Like Francisco, like so many other kids, like María Herrera’s five grandchildren. This woman from Michoacán has four missing sons. Every night she imagines their faces, hoping to see them again, although she knows that is not easy. The first two to disappear were Raúl and Jesús Trujillo Herrera, last seen on August 2008 in Guerrero state, where they went to buy gold to sell later on in their town, Pajuacarán. The buying and selling of jewelry is the biggest source of income in that place, but to get it they have to travel all over the country, facing roads and towns where crime is the only law. Two years later, in September 2010, Gustavo and Luis Armando disappeared on the way to Veracruz. María’s family has looked for them everywhere, they have reported it to different authorities, but not only have they not given them answers, they have hindered the investigations. However, María does not give up. In her community, there are 15 more young men missing while they worked buying and selling gold. “Today it is them, but tomorrow it can be you and we have to put an end to it, we have to support each other”, asserts María, visibly moved, in the same square in Morelia – the state’s capital – where in 2008 eight people were killed by the explosion of hand-grenades in the course of a popular festivity.
“We walk among the remains of the dead, and their death hurts more than our own life, and I ask Calderón, are there collateral casualties?” exclaimed Sicilia to the hundreds of moved citizens of Durango who for once defied the implicit curfew. She pleaded for a unitary demand of justice and “if necessary, organize a boycott, civil disobedience, until we change the institutions”. In this sense, she gave the example of Cheran, an indigenous purépecha community in Michoacán state, who after years of harassment form criminal groups paid by the timber merchants who are destroying their forests, they decided to close down every access to their community with barricades and bonfires. Meanwhile, they move forward in their autonomy project according the ways and customs of the native Mexican peoples. “ ‘Enough’ to us means reflection, meeting, union, conscience”, expressed the Cheran commoner.
And that reflection and organization is happening in the heart of the convoy. The faltering voices and bleary looks become embraces and their stifled cries are channeled into a single one: ‘Stop the violence’. For that, besides the events in every city, they swap experiences and discuss the proposals during the trips, the rests and the meals. The deepest work will be done in Ciudad Juárez but when that moment comes they will already have traveled over 3,000 kilometers in this route of grief and hope. For now they still have to visit Saltillo, in Coahuila state –where dozens of corpses have also been unburied from narco-pits-, Monterrey, the country’s second most important city that has become a trench in the last couple of months, and Chihuahua, the capital of the state where Juárez is. There, they will go to the door of the government house where, last December, activist Marisela Escobedo was murdered while demanding justice for her daughter’s feminicide, to remember them, to condemn their deaths and to point at those responsible for so much pain.
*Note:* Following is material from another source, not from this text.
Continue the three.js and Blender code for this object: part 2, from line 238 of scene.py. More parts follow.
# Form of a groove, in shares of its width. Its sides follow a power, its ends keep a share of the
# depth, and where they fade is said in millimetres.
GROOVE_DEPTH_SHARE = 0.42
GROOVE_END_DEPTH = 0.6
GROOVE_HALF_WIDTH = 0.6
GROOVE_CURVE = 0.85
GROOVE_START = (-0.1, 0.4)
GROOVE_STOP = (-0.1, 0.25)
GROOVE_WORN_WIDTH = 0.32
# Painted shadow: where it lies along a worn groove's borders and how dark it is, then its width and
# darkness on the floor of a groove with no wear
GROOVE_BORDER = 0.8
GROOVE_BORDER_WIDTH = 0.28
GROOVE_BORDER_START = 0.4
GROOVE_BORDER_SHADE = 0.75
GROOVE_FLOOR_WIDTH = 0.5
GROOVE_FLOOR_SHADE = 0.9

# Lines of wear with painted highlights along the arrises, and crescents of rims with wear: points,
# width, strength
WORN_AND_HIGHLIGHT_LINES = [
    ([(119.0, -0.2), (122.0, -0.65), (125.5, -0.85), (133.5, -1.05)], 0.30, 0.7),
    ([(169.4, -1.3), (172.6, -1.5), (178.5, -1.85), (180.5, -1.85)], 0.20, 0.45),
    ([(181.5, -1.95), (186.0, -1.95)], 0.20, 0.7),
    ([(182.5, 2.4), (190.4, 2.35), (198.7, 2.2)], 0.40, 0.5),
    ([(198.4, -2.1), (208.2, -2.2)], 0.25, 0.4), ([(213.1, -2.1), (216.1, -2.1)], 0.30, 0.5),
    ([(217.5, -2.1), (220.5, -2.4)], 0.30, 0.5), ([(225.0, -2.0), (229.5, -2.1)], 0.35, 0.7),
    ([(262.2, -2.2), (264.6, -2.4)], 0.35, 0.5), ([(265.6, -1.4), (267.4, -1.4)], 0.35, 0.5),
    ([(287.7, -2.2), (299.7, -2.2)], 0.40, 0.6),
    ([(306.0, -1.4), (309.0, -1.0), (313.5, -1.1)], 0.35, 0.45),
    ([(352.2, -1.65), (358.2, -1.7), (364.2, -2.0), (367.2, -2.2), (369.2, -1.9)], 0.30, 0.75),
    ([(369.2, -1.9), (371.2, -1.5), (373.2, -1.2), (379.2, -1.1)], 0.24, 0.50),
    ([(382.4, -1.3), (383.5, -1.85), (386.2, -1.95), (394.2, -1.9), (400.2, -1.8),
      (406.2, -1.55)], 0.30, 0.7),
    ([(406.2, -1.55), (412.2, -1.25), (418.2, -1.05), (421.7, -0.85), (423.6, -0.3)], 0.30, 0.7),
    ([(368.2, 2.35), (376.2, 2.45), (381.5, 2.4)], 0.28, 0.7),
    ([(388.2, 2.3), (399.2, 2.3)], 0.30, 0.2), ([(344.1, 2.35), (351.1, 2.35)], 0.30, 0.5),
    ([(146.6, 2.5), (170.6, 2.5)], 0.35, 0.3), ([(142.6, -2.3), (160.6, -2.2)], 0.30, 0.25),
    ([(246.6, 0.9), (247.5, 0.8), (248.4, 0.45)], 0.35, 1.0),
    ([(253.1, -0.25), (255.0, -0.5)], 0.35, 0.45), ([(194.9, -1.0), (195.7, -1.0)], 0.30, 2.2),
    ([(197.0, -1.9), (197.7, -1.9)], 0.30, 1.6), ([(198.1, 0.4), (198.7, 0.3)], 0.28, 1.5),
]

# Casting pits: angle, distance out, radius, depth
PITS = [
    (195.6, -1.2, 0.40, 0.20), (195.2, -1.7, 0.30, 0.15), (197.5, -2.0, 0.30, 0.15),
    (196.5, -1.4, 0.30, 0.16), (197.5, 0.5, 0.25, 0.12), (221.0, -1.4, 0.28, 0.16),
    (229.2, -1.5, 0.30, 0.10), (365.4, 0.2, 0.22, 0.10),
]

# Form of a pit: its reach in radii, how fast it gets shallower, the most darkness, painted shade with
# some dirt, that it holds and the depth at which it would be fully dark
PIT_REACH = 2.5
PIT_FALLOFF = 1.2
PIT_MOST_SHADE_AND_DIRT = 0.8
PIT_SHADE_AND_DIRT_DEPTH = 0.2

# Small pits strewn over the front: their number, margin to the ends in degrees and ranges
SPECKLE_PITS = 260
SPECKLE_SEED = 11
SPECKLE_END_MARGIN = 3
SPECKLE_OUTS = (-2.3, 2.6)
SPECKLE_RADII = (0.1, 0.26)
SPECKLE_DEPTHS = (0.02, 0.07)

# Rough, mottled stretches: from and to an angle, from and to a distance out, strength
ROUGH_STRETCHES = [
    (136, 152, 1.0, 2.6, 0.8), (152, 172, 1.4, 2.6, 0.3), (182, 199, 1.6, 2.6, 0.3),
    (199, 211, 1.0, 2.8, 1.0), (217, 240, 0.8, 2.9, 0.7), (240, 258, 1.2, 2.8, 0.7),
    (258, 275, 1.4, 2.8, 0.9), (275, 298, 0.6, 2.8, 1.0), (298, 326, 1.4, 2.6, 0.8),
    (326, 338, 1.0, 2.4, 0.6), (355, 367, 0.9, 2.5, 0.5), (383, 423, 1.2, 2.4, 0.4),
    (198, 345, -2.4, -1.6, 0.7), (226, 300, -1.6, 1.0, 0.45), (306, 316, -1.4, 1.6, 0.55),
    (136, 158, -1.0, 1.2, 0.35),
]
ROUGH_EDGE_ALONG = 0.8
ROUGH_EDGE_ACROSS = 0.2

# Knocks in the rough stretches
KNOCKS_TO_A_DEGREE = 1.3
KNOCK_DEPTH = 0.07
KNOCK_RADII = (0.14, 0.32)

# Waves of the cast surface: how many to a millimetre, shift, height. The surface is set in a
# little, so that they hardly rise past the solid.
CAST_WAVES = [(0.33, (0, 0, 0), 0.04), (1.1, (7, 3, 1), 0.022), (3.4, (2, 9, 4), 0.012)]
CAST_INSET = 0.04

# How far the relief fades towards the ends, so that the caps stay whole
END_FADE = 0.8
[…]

From town to town, they unravel the mesh of silence that perpetuates corruption, violence and impunity.
“What would happen if all this was done in every neighborhood of every town, of every state, of the whole country? Where would Mexico’s criminals hide?”, proposed to the crowd Julián Le Barón, a farmer from Chihuahua whose brother was murdered after leading a citizens movement that managed to free their youngest brother, kidnapped by the narcos. The suggestion is enough to silence the skeptic.